Short problem: Scan the listing and work out how many lines contain the word "model". Nothing but the number should be given.

[START]

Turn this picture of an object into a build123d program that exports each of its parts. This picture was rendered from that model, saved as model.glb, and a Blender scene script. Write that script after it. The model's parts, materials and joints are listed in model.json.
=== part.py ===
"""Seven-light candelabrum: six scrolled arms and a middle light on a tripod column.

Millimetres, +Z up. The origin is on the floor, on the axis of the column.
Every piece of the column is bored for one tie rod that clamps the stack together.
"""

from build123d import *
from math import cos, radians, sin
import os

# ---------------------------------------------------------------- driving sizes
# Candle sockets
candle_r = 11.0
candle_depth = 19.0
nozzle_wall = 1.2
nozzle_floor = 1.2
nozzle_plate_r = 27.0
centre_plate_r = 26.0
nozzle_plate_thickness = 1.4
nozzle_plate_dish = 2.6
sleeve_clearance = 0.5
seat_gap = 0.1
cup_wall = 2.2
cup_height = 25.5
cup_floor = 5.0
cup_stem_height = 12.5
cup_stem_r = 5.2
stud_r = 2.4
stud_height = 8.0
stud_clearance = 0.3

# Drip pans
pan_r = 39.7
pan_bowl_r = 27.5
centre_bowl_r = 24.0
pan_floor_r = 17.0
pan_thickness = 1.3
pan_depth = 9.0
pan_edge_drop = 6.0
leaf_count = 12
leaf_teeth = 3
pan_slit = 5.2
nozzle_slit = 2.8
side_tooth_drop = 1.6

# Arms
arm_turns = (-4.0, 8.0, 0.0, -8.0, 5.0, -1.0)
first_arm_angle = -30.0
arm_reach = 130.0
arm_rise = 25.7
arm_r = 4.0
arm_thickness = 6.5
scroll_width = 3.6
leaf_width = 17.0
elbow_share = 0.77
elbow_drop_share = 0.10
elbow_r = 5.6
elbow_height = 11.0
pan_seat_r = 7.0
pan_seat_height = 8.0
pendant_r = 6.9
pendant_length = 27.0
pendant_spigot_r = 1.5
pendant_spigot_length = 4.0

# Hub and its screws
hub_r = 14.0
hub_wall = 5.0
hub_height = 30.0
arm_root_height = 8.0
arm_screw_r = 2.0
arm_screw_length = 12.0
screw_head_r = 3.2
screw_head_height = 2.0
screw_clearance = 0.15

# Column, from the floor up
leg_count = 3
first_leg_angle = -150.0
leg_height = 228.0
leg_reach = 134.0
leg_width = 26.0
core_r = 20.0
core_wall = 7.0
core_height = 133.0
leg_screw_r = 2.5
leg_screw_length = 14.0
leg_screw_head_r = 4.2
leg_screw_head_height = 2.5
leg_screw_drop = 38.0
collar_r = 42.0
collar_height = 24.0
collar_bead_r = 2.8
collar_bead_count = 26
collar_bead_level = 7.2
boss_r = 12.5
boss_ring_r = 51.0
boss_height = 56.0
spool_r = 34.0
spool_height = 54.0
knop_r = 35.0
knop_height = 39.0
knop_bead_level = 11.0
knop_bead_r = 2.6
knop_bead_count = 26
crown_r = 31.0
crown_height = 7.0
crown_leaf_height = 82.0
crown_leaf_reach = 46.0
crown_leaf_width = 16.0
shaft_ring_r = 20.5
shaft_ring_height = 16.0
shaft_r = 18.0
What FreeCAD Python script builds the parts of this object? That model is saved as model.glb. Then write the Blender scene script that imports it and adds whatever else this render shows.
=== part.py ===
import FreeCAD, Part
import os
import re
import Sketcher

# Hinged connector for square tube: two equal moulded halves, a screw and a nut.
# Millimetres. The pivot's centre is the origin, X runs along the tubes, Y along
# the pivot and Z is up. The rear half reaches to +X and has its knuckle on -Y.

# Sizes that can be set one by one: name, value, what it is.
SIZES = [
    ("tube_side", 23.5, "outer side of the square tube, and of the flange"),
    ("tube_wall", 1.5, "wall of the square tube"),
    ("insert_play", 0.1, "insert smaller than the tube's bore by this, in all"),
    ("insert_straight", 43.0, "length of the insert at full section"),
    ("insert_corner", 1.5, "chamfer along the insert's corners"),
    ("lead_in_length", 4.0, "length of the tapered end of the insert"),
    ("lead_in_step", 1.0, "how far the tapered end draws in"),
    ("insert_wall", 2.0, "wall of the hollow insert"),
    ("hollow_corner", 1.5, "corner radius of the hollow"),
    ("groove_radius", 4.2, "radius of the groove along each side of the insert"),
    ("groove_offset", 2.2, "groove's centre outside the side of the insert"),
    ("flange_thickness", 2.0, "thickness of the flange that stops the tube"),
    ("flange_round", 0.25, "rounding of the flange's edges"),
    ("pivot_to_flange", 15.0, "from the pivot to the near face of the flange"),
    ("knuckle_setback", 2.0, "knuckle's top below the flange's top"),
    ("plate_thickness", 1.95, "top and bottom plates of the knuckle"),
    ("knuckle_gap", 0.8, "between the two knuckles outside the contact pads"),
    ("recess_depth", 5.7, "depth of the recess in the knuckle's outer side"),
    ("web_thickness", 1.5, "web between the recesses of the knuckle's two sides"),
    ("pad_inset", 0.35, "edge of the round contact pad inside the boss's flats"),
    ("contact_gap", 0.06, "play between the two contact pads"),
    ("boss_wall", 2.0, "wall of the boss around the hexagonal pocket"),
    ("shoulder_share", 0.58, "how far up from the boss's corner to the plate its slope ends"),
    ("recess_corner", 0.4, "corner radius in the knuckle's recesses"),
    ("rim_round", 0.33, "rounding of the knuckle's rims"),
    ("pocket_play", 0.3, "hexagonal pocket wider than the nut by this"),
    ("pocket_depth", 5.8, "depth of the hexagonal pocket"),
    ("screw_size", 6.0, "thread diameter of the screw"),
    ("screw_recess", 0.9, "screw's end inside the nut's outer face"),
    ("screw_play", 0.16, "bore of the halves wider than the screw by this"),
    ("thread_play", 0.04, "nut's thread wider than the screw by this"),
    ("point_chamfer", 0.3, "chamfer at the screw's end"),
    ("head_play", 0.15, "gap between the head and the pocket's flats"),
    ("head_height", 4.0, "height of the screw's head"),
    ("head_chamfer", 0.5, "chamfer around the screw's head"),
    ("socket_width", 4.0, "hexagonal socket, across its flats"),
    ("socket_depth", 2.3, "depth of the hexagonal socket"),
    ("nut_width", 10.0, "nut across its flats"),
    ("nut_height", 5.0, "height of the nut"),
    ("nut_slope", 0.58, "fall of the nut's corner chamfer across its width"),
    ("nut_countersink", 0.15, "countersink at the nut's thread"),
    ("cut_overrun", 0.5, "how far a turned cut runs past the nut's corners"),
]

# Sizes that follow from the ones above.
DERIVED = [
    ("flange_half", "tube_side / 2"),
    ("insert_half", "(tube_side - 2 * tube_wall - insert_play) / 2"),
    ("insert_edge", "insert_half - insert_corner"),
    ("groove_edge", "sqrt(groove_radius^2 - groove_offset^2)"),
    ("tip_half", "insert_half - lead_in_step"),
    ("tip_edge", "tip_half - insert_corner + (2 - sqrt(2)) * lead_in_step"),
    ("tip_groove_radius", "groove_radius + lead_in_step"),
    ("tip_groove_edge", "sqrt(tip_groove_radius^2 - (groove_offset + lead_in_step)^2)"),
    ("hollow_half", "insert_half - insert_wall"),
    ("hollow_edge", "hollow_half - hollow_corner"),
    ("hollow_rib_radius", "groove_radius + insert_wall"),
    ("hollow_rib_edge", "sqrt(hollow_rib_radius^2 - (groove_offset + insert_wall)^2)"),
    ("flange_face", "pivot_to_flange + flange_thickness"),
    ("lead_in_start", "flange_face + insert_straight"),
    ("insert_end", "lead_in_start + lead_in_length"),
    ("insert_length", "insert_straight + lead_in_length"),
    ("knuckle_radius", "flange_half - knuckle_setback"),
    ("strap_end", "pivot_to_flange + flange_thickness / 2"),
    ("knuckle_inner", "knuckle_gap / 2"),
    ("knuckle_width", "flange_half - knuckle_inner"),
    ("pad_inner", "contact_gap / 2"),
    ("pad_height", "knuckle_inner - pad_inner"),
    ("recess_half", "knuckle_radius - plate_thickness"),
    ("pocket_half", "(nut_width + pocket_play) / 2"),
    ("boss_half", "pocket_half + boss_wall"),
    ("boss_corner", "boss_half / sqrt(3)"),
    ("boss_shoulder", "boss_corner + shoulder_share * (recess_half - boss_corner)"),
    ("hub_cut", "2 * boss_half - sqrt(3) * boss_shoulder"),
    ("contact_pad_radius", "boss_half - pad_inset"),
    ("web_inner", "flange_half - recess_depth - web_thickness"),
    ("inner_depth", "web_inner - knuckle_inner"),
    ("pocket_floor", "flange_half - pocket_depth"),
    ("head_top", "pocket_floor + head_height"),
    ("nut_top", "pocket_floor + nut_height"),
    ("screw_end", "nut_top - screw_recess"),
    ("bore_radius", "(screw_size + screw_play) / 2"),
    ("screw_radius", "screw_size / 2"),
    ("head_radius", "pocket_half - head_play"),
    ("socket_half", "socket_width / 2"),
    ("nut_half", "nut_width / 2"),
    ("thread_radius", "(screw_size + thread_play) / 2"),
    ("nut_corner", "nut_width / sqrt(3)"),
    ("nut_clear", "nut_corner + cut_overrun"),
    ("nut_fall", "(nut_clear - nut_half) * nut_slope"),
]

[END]

Task answer: 2